悪魔祓いを一躍有名にし、ホラー映画ブームのきっかけとなりいまだにスピンオフ作品が作られているホラー映画の金字塔である。
その迫力と恐怖感は暗い劇場の大画面で観ると半端ではない。
俗に背筋も凍ると言うが、緊迫感と共にうすら寒さを感じた印象は強烈だ。
題名となっているエクソシストとは、英語で"悪魔払い(カトリック教会のエクソシスム)の祈祷師"という意味である。
本作の大ヒットにより、その後シリーズ化されている:
- エクソシスト2(EXORCIST II: THE HERETIC 1977年)
- フリードキンが製作したエクソシストの続編。監督はジョン・ブアマン。リーガンのその後を映画オリジナルで描いた作品。前作の事件を調査するラモント神父(リチャード・バートン)は、リーガン(リンダ・ブレア)にまだ悪魔が憑いていることを突き止める。ホラーというよりはSFに近い作りで、今なお賛否両論分かれる作品。絶賛派の代表として都筑道夫の「この数年間でただ一度、終わったとたんに、思わず、拍手してしまった映画」(集英社文庫ほか「サタデー・ナイト・ムービー」)の一文があるが、都筑は同書で正編を「わかりやすいのだけがとりえ」と一蹴しており、2本の映画で党派が分かれる傾向の一例ともなっている。
- エクソシスト3(THE EXORCIST III 1990年)
- ブラッティの小説Legionを原作とした作品。原作者のブラッティが前作の『エクソシスト2』の出来に怒り3作目を制作した。前作までの制作会社であったワーナー・ブラザースへの不信感から、20世紀フォックス社へ企画を持ち込んでまでの実質的な『エクソシスト』の続編であった。当初ブラッティ自身は「『エクソシスト』の続編」としての公開を嫌がったが、自らが製作・脚本・監督の主要3職を兼任する事で合意。ブラッティの目が行き届いた「『エクソシスト』の正当な完結編」として制作された。第1作の脇役キンダーマン刑事を主人公に、悪魔によって連続殺人鬼の魂を体に押し込まれたまま蘇生していたカラス神父との最後の戦いを描く。作風は、当時珍しかったサイコスリラーの体裁をとっており、このジャンルのはしりとなった。キンダーマンにジョージ・C・スコット。カラスは第1作と同じくジェイソン・ミラー。日本の映画監督、黒沢清が非常に影響を受けた作品として絶賛している。
- エクソシスト ディレクターズカット版(The Exorcist: The Version You've Never Seen 2000年)
- エクソシスト公開25周年を記念して、公開時にラッシュ版からカットされた15分ほどのシーンを追加した作品。
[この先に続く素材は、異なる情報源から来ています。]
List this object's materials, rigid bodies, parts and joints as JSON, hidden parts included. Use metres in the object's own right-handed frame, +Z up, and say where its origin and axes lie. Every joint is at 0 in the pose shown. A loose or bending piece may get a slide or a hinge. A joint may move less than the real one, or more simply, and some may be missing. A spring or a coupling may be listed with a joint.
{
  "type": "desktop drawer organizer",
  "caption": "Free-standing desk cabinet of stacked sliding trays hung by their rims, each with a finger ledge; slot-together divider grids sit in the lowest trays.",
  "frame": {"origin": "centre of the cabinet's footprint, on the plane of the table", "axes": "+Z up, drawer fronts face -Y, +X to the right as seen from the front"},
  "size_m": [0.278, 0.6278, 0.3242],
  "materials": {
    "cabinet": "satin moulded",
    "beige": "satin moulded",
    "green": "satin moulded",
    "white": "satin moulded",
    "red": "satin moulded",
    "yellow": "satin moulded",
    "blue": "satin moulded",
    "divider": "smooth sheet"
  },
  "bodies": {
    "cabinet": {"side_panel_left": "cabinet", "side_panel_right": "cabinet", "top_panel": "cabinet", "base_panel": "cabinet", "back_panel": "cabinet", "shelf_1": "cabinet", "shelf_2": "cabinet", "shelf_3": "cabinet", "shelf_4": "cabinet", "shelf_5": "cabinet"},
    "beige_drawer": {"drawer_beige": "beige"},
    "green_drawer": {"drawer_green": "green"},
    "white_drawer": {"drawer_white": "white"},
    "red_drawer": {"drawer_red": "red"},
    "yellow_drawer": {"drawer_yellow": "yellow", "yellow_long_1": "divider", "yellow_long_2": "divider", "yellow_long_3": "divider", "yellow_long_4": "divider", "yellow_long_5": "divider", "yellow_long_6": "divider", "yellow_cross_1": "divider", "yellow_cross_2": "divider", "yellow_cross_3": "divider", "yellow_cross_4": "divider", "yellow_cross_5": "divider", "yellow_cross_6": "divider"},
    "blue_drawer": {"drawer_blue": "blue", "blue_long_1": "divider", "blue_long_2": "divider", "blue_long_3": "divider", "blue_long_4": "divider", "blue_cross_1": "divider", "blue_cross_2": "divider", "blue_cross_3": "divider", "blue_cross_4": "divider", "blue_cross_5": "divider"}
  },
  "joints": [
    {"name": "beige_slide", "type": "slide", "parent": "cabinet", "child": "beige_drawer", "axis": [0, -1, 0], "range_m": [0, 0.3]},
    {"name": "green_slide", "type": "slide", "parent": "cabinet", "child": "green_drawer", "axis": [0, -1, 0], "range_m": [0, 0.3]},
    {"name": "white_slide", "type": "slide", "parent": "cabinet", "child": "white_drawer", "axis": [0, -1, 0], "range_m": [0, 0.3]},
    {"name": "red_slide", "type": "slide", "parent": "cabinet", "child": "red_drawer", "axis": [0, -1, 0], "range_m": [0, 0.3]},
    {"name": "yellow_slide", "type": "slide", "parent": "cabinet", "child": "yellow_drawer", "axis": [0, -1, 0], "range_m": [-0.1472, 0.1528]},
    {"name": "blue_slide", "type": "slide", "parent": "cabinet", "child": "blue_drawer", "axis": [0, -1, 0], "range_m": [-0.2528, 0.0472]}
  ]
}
リーガンがブリッジ姿勢で歩く蜘蛛歩きのシーンが一部復活し、話題を呼んだ。
- 当初日本公開が2000年10月7日の予定であったが、公開数日前に突如としてワーナーブラザースが公開延期を発表(アメリカ本国では2000年9月22日に公開済)。その後、公開日の調整を経て同年11月23日に日本公開した。公開延期の理由としてワーナーブラザースは「編集を加えるため」と発表したが、公開直前の延期という異例の対応にインターネット上では「話題作りを狙ったものだ」など諸説噂が飛び交う事態となった。
- エクソシスト ビギニング(EXORCiST: THE BEGiNNiNG 2004年)
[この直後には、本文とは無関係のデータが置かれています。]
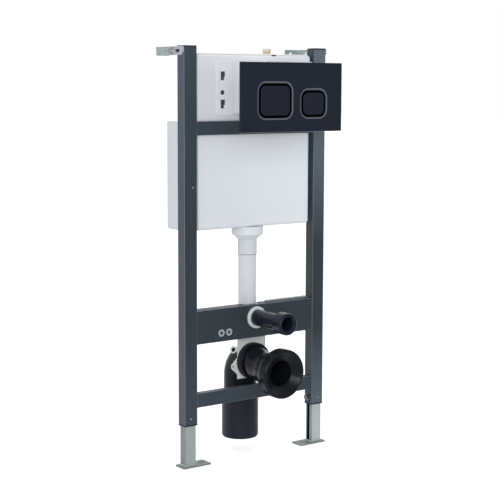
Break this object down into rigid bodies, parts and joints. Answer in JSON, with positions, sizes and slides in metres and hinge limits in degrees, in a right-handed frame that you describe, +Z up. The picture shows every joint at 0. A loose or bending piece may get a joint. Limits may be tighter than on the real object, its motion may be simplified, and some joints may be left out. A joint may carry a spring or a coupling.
{
  "type": "wall hung toilet frame",
  "caption": "Free-standing steel mounting frame for a wall hung toilet, with telescopic feet, concealed cistern, flush plate, flush pipe and drain bend.",
  "frame": {"origin": "on the floor midway between the two feet, at the centre of their bolt slots and in the middle plane of the uprights", "axes": "+Z up, +Y back to the wall, +X to the right seen from the front"},
  "size_m": [0.4876, 0.304, 1.11],
  "materials": {
    "frame_paint": "satin powder coat",
    "galvanised_steel": "galvanised",
    "zinc_fasteners": "zinc plated",
    "tank_plastic": "satin moulded",
    "cover_plastic": "satin moulded",
    "support_plastic": "satin moulded",
    "plate_plastic": "smooth satin",
    "pipe_plastic": "moulded, slightly glossy",
    "black_plastic": "moulded",
    "seal_rubber": "moulded",
    "inlet_brass": "turned"
  },
  "bodies": {
    "feet": {"right_leg": "galvanised_steel", "left_leg": "galvanised_steel", "right_foot_plate": "galvanised_steel", "left_foot_plate": "galvanised_steel"},
    "frame": {"right_upright": "frame_paint", "left_upright": "frame_paint", "right_upright_cap": "black_plastic", "left_upright_cap": "black_plastic", "right_leg_bush": "black_plastic", "left_leg_bush": "black_plastic", "top_crossbar": "frame_paint", "bottom_crossbar": "frame_paint", "pan_crossbar": "frame_paint", "stiffening_strip": "galvanised_steel", "right_stud_nuts": "zinc_fasteners", "left_stud_nuts": "zinc_fasteners", "right_leg_clamp_bolt": "zinc_fasteners", "left_leg_clamp_bolt": "zinc_fasteners", "right_bracket_bolt": "zinc_fasteners", "left_bracket_bolt": "zinc_fasteners", "right_bracket_plate": "galvanised_steel", "left_bracket_plate": "galvanised_steel", "cistern_tank": "tank_plastic", "cistern_hood": "tank_plastic", "inlet_nipple": "inlet_brass", "inlet_cap": "tank_plastic", "cover_plate": "cover_plastic", "service_shaft": "cover_plastic", "flush_plate": "plate_plastic", "outlet_nut": "tank_plastic", "flush_socket": "tank_plastic", "flush_pipe": "tank_plastic", "flush_collar": "cover_plastic", "flush_tube": "pipe_plastic", "drain_bend": "pipe_plastic", "drain_adapter": "pipe_plastic", "seal_ring": "seal_rubber", "pipe_support": "support_plastic", "pan_connector": "pipe_plastic"},
    "left_bracket": {"left_wall_bracket": "galvanised_steel"},
    "right_bracket": {"right_wall_bracket": "galvanised_steel"},
    "full_button": {"full_flush_button": "plate_plastic"},
    "half_button": {"half_flush_button": "plate_plastic"}
  },
  "joints": [
    {"name": "height_adjust", "type": "slide", "parent": "feet", "child": "frame", "axis": [0, 0, 1], "range_m": [-0.03, 0.085]},
    {"name": "left_bracket_slide", "type": "slide", "parent": "frame", "child": "left_bracket", "axis": [0, 1, 0], "range_m": [0, 0.009]},
    {"name": "right_bracket_slide", "type": "slide", "parent": "frame", "child": "right_bracket", "axis": [0, 1, 0], "range_m": [0, 0.009]},
    {"name": "full_flush_press", "type": "slide", "parent": "frame", "child": "full_button", "axis": [0, 1, 0], "range_m": [0, 0.003], "stiffness_N_per_m": 600, "springref_m": -0.002},
    {"name": "half_flush_press", "type": "slide", "parent": "frame", "child": "half_button", "axis": [0, 1, 0], "range_m": [0, 0.003], "stiffness_N_per_m": 600, "springref_m": -0.002}
  ]
}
- エクソシストに登場したメリン神父を主人公にした作品。
- エクソシストの謎(La Casa 4:Witchcraft 1988年)
- リンダ・ブレア出演のホラーだが、シリーズとは無関係の作品。
- エクソシスト・トゥルーストーリー (POSESSED)
- メリーランド悪魔憑依事件を基にした作品だが、シリーズとは別の作品。
- 裸の十字架を持つ男/エクソシストフォーエバー (Repossessed)
- レスリー・ニールセンが主演の同作品のパロディ作品。しかしただのパロディではなく、悪魔に取り憑かれる同役でリンダ・ブレア本人が出演している。
- エクソシスト3(THE EXORCIST NO.2)
- イタリアで製作された作品。原題は“EXORCIST No.2”であり、日本でビデオリリースされた際に邦題として3がつけられた。『エクソシスト2』の同年に製作された、2匹目のドジョウを狙った作品であり、後年公開されたナンバリングタイトルとしての『エクソシスト3』とは、全く別の映画である。